4. Let bloom 30 seconds.
5. Over the next 1 minute, slowly but constantly add water unitl you reach 320 grams. Pour in concentric circles from the middle of the brew bed to the edges making sure to evenly and fully saturate all of the grounds.
6. After all water is poured, give the brewer a little swirl. All water should draw down by 2:15.
7. After all water draws down, remove the filter from the brewer and add 30 grams fresh, hot water to the carafe. Give the carafe a good swirl to mix the coffee. Serve and enjoy!
Brew Guide - Espresso
This is such a great coffee on espresso. Like the best Kenyans, it's very big in all of its characteristics. Pull a decently wide ratio and use a fairly long extraction time to mute the acids just a bit while maintaining the thick, syrupy body, intense sweetness, juicy acidity and elegantly spicy, fruity and long-lasting aftertaste. We're loving it straight up but should be real great with milk too.
Brew ratio: 1:2.16
Coffee in: 18.5 grams (this can be modified depending on your portafilter size)
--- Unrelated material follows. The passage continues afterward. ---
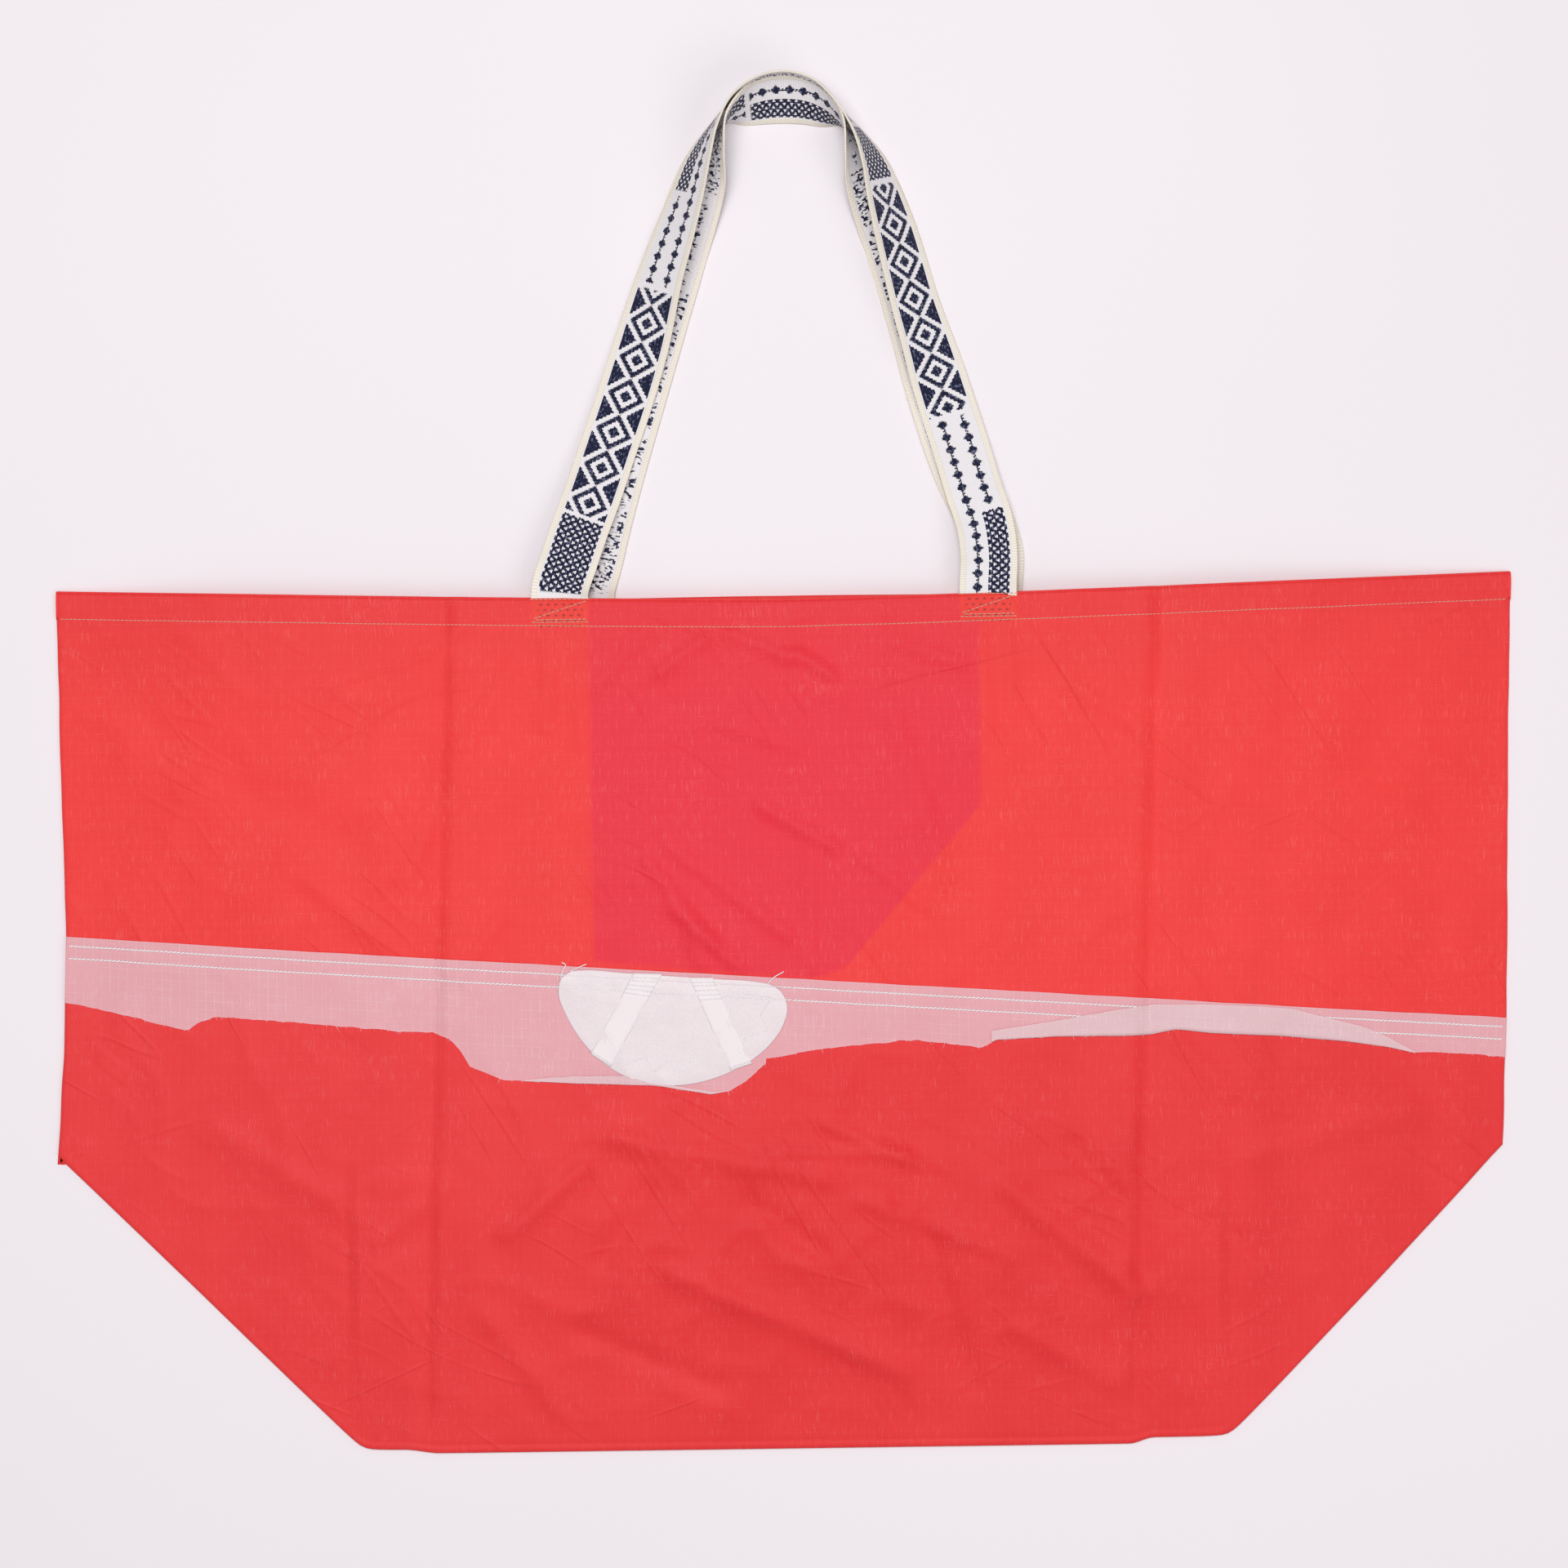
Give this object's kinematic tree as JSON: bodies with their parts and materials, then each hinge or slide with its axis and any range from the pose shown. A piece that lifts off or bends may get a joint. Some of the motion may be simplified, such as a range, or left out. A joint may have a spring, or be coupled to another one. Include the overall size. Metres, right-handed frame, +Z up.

Coffee out: 40 grams (if using a different coffee dose than 18g then adjust your coffee out to match the brew ratio above)
Grind size: Fine
Extraction Time: 43 seconds
1. Grind, dose, groom, tamp.
2. Purge group.
3. Pull shot. Shot should start slow (flowing like warm honey) and dark (like burnt caramel) at beginning of extraction and speed up and become lighter in color (like amber) as the extraction progresses.
4. If shot pulls too quickly adjust the grind finer. If shot pulls too slowly adjust the grind coarser.
Because brewing can taste differently from machine to machine, if the method above does not give desired results then follow some general espresso rules to modify the extraction.
General espresso rules:
If your shot tastes too intense, pull more coffee out. (If using 18.5 grams in, try increasing your yield out to 42 or so grams).
If your shot is too weak, pull less coffee out. (If using 18.5 grams in, try decreasing your yield to 38 grams out).
You can also modify flavor by adjusting extraction times.
If your shot is sour, increase extraction time.
If your shot is bitter, decrease extraction time.